Did President Bush personally receive information during his morning intelligence briefings about Joe Wilson's mission to Niger? Court filings in the CIA leak case appear to indicate that that may well might have been the case.
Information to be reviewed during the President's morning briefings are written up in what is known as Presidential Daily Briefs, or PDBs. Attorneys for I. Lewis (Scooter) Libby, the former chief of staff to Vice President Cheney, are demanding copies of any PDBs that CIA leak special prosecutor Patrick Fitzgerald might have obtained during the course of his investigation.
In a January 9, 2006 response to the discovery demand, Fitzgerald wrote back:
“As you no doubt well aware, the documents referred to as Presidential Daily Briefs (“PDBs”) are extraordinarily sensitive documents which are usually highly classified. We have never requested copies of any PDBs. However, we did ask for relevant documents relating to Ambassador Joseph Wilson and his wife; Valerie Plame Wilson... and the trip undertaken by former Ambassador Joseph Wilson to Niger in 2002 (even if the items/documents themselves did not refer to Wilson by name) from the Executive Branch of the President and the Office of the Vice President.
“We also sought from the Central Intelligence Agency documents relating to the same items, with the exception that the CIA was no requested to produce documents relating to the same items, with the exception that the CIA was not requested to produce documents in its files regarding Valerie Plame Wilson that were not related directly or indirectly to Ambassador Wilson’s travel to Niger in February 2002.
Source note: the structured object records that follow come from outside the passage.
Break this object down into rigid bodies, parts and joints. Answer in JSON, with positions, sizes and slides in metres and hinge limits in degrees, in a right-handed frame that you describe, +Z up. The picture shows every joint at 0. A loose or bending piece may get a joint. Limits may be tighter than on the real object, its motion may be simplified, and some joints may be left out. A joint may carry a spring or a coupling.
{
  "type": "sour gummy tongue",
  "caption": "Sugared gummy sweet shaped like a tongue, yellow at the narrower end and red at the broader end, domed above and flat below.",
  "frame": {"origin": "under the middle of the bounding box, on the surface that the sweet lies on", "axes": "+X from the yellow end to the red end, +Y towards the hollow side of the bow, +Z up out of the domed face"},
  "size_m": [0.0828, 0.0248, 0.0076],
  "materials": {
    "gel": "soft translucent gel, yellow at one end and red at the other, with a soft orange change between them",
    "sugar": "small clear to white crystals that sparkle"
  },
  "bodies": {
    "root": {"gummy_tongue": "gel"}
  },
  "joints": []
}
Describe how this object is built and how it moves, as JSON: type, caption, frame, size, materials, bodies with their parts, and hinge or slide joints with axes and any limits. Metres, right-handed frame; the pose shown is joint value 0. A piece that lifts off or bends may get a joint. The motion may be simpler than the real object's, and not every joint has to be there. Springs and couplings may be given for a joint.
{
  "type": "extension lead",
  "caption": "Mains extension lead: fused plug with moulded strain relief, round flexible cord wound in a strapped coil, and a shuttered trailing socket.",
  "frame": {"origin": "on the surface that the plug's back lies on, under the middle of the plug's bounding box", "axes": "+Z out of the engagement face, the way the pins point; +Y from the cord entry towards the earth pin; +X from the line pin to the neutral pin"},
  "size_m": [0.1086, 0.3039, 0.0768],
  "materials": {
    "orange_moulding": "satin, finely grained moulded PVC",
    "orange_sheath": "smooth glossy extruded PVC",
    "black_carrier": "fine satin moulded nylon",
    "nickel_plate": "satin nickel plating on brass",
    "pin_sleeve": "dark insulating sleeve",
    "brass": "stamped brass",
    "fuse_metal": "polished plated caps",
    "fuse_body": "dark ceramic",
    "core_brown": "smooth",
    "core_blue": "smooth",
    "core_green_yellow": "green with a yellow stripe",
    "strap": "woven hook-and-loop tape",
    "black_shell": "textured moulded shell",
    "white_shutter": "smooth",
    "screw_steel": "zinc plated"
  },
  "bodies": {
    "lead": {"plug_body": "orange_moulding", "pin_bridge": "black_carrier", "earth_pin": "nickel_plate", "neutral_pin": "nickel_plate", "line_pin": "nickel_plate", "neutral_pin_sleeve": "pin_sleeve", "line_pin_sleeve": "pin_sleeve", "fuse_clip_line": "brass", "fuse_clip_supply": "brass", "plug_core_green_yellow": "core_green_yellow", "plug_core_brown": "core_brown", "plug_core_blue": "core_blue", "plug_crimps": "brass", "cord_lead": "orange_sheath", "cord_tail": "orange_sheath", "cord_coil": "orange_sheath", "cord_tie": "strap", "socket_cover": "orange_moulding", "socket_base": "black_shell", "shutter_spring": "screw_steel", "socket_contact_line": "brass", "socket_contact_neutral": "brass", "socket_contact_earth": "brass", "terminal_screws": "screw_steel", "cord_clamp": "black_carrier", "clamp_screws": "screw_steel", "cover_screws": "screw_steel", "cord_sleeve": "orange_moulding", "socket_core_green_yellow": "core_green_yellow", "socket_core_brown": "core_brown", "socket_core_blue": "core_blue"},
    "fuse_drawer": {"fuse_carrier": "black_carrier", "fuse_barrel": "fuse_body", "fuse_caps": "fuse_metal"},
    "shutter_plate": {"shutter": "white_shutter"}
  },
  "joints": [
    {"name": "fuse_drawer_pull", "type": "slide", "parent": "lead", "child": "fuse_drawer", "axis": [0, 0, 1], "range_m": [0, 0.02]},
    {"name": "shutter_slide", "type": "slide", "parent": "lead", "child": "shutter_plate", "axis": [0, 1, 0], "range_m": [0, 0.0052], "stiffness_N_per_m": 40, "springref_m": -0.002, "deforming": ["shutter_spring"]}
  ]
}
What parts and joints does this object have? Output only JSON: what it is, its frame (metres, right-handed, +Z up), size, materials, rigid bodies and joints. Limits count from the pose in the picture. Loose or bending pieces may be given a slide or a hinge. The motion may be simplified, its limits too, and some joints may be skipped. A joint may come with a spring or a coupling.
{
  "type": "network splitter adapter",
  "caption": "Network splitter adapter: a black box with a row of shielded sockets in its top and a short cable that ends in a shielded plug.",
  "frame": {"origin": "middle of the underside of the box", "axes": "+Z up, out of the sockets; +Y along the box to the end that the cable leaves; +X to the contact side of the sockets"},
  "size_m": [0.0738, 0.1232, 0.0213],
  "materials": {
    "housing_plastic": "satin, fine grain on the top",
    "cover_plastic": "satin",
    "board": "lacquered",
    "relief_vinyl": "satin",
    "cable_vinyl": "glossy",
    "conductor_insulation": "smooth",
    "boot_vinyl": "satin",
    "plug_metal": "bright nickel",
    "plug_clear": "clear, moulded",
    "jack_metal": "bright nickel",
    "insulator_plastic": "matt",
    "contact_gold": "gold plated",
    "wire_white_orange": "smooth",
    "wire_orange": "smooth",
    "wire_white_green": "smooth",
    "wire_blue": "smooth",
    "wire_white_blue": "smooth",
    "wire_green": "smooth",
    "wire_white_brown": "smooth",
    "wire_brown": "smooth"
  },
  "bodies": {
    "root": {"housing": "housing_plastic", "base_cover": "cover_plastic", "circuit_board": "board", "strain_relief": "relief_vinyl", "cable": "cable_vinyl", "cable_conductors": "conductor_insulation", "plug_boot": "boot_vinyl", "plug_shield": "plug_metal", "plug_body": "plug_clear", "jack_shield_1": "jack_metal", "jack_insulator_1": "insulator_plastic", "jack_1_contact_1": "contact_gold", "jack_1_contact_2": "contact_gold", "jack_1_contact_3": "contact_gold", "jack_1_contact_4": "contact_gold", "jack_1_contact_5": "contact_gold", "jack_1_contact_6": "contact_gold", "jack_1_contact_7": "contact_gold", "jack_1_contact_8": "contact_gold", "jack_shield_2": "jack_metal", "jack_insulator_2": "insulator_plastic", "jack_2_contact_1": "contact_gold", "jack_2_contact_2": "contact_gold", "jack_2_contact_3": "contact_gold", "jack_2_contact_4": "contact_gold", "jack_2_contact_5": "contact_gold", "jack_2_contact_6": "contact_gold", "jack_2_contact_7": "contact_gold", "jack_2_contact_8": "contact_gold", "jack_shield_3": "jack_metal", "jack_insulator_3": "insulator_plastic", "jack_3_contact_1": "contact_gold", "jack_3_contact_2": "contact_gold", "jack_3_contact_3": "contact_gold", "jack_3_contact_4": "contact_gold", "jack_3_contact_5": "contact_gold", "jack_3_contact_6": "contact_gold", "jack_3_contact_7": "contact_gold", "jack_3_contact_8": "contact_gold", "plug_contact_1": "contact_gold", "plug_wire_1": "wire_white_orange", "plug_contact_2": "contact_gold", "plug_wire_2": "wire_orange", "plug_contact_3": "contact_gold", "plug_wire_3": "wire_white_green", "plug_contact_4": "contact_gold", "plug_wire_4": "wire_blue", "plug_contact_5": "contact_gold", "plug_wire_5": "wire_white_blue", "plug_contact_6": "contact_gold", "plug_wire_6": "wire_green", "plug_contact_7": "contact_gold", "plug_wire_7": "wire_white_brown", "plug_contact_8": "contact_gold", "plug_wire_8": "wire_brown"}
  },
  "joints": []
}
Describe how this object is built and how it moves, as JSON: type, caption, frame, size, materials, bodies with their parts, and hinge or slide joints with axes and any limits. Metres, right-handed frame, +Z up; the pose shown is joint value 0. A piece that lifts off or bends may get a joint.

“In response to our requests, we have received a very discrete amount of material relating to PDBs. We have provided to Mr. Libby and his counsel (or are in the process of providing such documents consistent with the process of a declassification review) copies of any pages in our possession reflecting discussions of Joseph Wilson, Valerie Wilson and/or Wilson’s trip to Niger contained in (or written on) copies of the President’s Daily Brief (PDB) in the redacted form in which we received them.”
One can click here to read a full set of the correspondence, which has been posted online, courstesy of the Federation of American Scientists Project on Government Secrecy.
Expect the issue of the PDBs to be a point of contention this morning during Libby's appearance in federal court today regarding discovery issues between the prosecuction and defense.